Observability protects response time by making basic operational questions easy to answer. Is the site up? Is it fast where it matters? Are bots hammering wp-login.php? Did the server start throwing 500s? Did a plugin update increase memory usage? Without this, you only find out when customers complain, and by then the damage is already done.
Why irregular updates are worse than late updates
Reduce change risk by keeping updates regular. Irregular updates create unpredictable states. You end up applying a big batch of changes at once, which increases the chance of conflicts and makes it harder to isolate what caused the issue. It’s the same reason engineers prefer smaller deployments: smaller changes are easier to test, easier to roll back, and easier to recover from.
Improve technical integrity over time by keeping your foundation close to a known good state.
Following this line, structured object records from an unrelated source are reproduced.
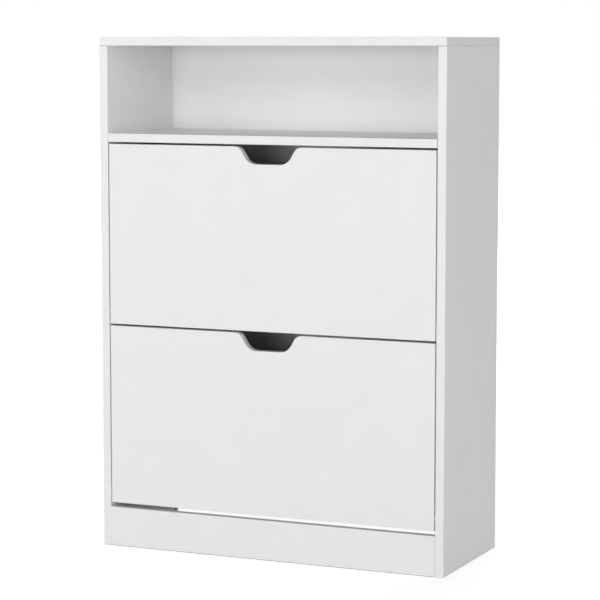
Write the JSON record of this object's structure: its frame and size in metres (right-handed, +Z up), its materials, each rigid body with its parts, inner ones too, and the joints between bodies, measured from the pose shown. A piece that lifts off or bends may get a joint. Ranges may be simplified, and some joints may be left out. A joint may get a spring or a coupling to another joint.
{
  "type": "shoe cabinet",
  "caption": "Slim white shoe cabinet: an open compartment above tip-out flaps, each with a trapezoid finger cut-out and an inner rack, on a kickboard between full-height sides.",
  "frame": {"origin": "on the floor, under the middle of the cabinet", "axes": "+Z up, -Y out of the front, +X to the right as seen from the front"},
  "size_m": [0.645, 0.263, 0.9],
  "materials": {
    "white_board": "matt white melamine on particleboard",
    "hardboard": "white printed hardboard, brown behind",
    "white_plastic": "satin white plastic",
    "black_plastic": "fine-grained black plastic",
    "zinc": "die-cast zinc",
    "steel": "bright zinc-plated steel",
    "beech": "fluted beech"
  },
  "bodies": {
    "carcass": {"top_panel": "white_board", "left_side_panel": "white_board", "right_side_panel": "white_board", "niche_shelf": "white_board", "kickboard": "white_board", "upper_rear_rail": "white_board", "lower_rear_rail": "white_board", "back_panel_upper": "hardboard", "back_panel_lower": "hardboard", "back_joint_strip": "white_plastic", "cam_locks": "zinc", "cam_bolts": "steel", "wooden_dowels": "beech", "top_screws": "steel", "top_screw_caps": "white_plastic", "back_screws": "steel", "pivot_bushings": "white_plastic", "stop_pins": "steel"},
    "upper_flap": {"upper_door": "white_board", "upper_left_frame": "black_plastic", "upper_right_frame": "black_plastic", "upper_rack_floor": "white_board", "upper_rack_divider": "white_board", "upper_rack_rear": "white_board", "upper_pivot_pins": "steel", "upper_rack_screws": "steel"},
    "lower_flap": {"lower_door": "white_board", "lower_left_frame": "black_plastic", "lower_right_frame": "black_plastic", "lower_rack_floor": "white_board", "lower_rack_divider": "white_board", "lower_rack_rear": "white_board", "lower_pivot_pins": "steel", "lower_rack_screws": "steel"}
  },
  "joints": [
    {"name": "upper_flap_tilt", "type": "hinge", "parent": "carcass", "child": "upper_flap", "pos_m": [0, -0.124, 0.4181], "axis": [1, 0, 0], "range_deg": [0, 48]},
    {"name": "lower_flap_tilt", "type": "hinge", "parent": "carcass", "child": "lower_flap", "pos_m": [0, -0.124, 0.0982], "axis": [1, 0, 0], "range_deg": [0, 48]}
  ]
}
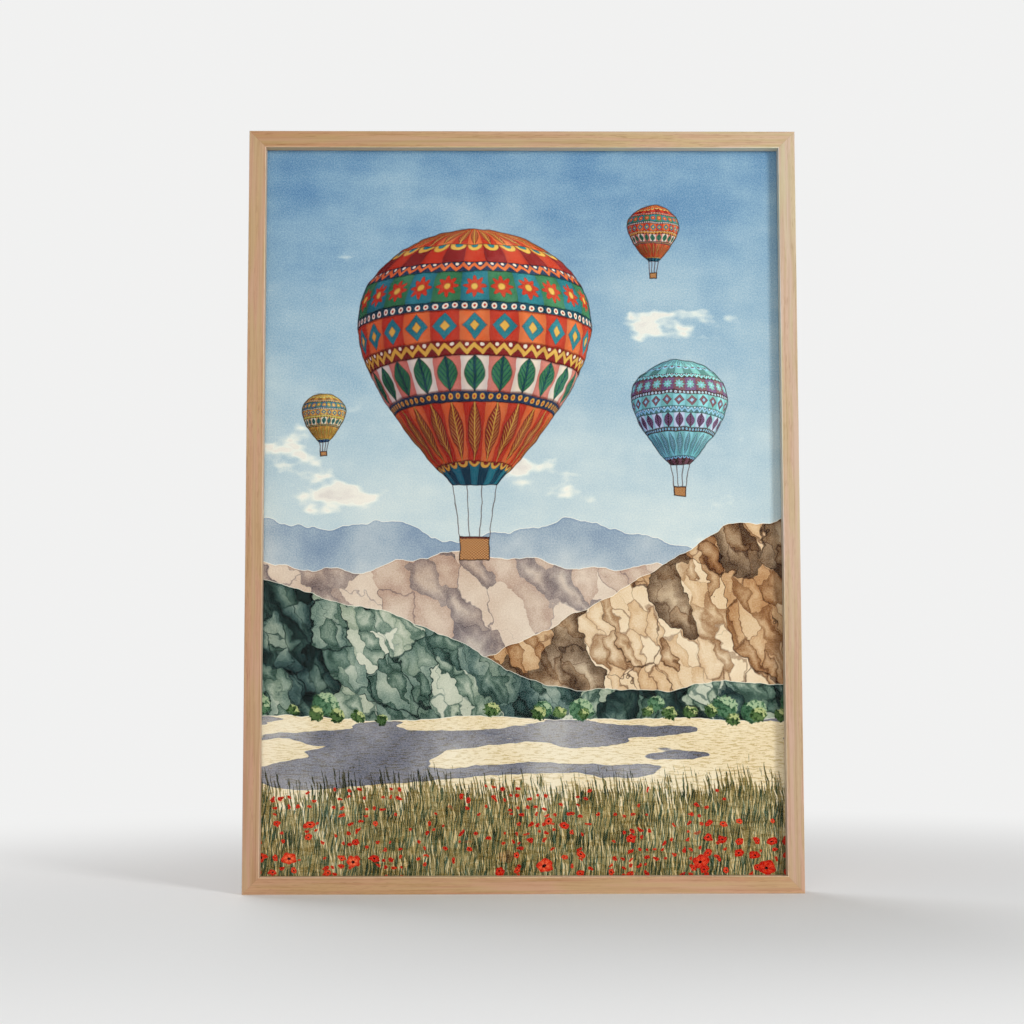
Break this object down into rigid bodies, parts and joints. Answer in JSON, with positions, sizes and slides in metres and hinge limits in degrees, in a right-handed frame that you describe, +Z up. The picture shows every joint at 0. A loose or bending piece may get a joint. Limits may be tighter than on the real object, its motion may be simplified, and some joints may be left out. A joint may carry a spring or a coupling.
{
  "type": "framed print",
  "caption": "Upright wood picture frame with mitred corners, holding a print behind glass; a backing board under swivelling turn buttons closes it, with D-ring hangers on the side rails.",
  "frame": {"origin": "middle of the bottom rail's underside, halfway along its width and through its depth", "axes": "+Z up, the print faces -Y, +X to the right as seen from the front"},
  "size_m": [0.524, 0.0261, 0.724],
  "materials": {
    "oak": "matte",
    "glass": "gloss",
    "print": "matte",
    "foam_board": "matte",
    "backing": "matte",
    "nickel_plate": "satin",
    "screw_steel": "satin",
    "nail_steel": "satin",
    "pad_rubber": "matte"
  },
  "bodies": {
    "frame": {"rail_bottom": "oak", "rail_top": "oak", "rail_left": "oak", "rail_right": "oak", "v_nails": "nail_steel", "glazing": "glass", "print_sheet": "print", "foam_board": "foam_board", "backing_board": "backing", "button_screws": "screw_steel", "strap_left": "nickel_plate", "strap_right": "nickel_plate", "hanger_screws": "screw_steel", "bumper_pads": "pad_rubber"},
    "button_bottom_1": {"button_bottom_1": "nickel_plate"},
    "button_bottom_2": {"button_bottom_2": "nickel_plate"},
    "button_top_1": {"button_top_1": "nickel_plate"},
    "button_top_2": {"button_top_2": "nickel_plate"},
    "button_left_1": {"button_left_1": "nickel_plate"},
    "button_left_2": {"button_left_2": "nickel_plate"},
    "button_left_3": {"button_left_3": "nickel_plate"},
    "button_right_1": {"button_right_1": "nickel_plate"},
    "button_right_2": {"button_right_2": "nickel_plate"},
    "button_right_3": {"button_right_3": "nickel_plate"},
    "ring_left": {"ring_left": "nickel_plate"},
    "ring_right": {"ring_right": "nickel_plate"}
  },
  "joints": [
    {"name": "button_bottom_1_turn", "type": "hinge", "parent": "frame", "child": "button_bottom_1", "pos_m": [-0.13, 0.01135, 0.0055], "axis": [0, 1, 0], "range_deg": [-90, 90]},
    {"name": "button_bottom_2_turn", "type": "hinge", "parent": "frame", "child": "button_bottom_2", "pos_m": [0.13, 0.01135, 0.0055], "axis": [0, 1, 0], "range_deg": [-90, 90]},
    {"name": "button_top_1_turn", "type": "hinge", "parent": "frame", "child": "button_top_1", "pos_m": [-0.13, 0.01135, 0.7185], "axis": [0, 1, 0], "range_deg": [-90, 90]},
    {"name": "button_top_2_turn", "type": "hinge", "parent": "frame", "child": "button_top_2", "pos_m": [0.13, 0.01135, 0.7185], "axis": [0, 1, 0], "range_deg": [-90, 90]},
    {"name": "button_left_1_turn", "type": "hinge", "parent": "frame", "child": "button_left_1", "pos_m": [-0.2565, 0.01135, 0.112], "axis": [0, 1, 0], "range_deg": [-90, 90]},
    {"name": "button_left_2_turn", "type": "hinge", "parent": "frame", "child": "button_left_2", "pos_m": [-0.2565, 0.01135, 0.362], "axis": [0, 1, 0], "range_deg": [-90, 90]},
    {"name": "button_left_3_turn", "type": "hinge", "parent": "frame", "child": "button_left_3", "pos_m": [-0.2565, 0.01135, 0.612], "axis": [0, 1, 0], "range_deg": [-90, 90]},
    {"name": "button_right_1_turn", "type": "hinge", "parent": "frame", "child": "button_right_1", "pos_m": [0.2565, 0.01135, 0.112], "axis": [0, 1, 0], "range_deg": [-90, 90]},
    {"name": "button_right_2_turn", "type": "hinge", "parent": "frame", "child": "button_right_2", "pos_m": [0.2565, 0.01135, 0.362], "axis": [0, 1, 0], "range_deg": [-90, 90]},
    {"name": "button_right_3_turn", "type": "hinge", "parent": "frame", "child": "button_right_3", "pos_m": [0.2565, 0.01135, 0.612], "axis": [0, 1, 0], "range_deg": [-90, 90]},
    {"name": "ring_left_swing", "type": "hinge", "parent": "frame", "child": "ring_left", "pos_m": [-0.2565, 0.013, 0.534], "axis": [1, 0, 0], "range_deg": [0, 180]},
    {"name": "ring_right_swing", "type": "hinge", "parent": "frame", "child": "ring_right", "pos_m": [0.2565, 0.013, 0.534], "axis": [1, 0, 0], "range_deg": [0, 180]}
  ]
}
That makes every future change safer, including marketing changes like new landing pages, new tracking pixels, or funnel adjustments. If you’re running growth activity on top of a shaky base, you’re paying to send traffic into uncertainty.
A maintenance cadence that supports growth infrastructure
Get predictable outcomes by treating care plans as ongoing infrastructure, not a subscription for “updates”. The goal is stable technical integrity, predictable change management, and fewer surprises. That’s what keeps your site available, measurable, and aligned with how search and AI systems assess reliability and relevance.
Avoid the expensive kind of “later” by moving away from “we’ll fix it when it breaks”. That approach eventually delivers the worst bill, not a maintenance invoice, but the cost of lost leads, lost campaign momentum, and a rushed recovery.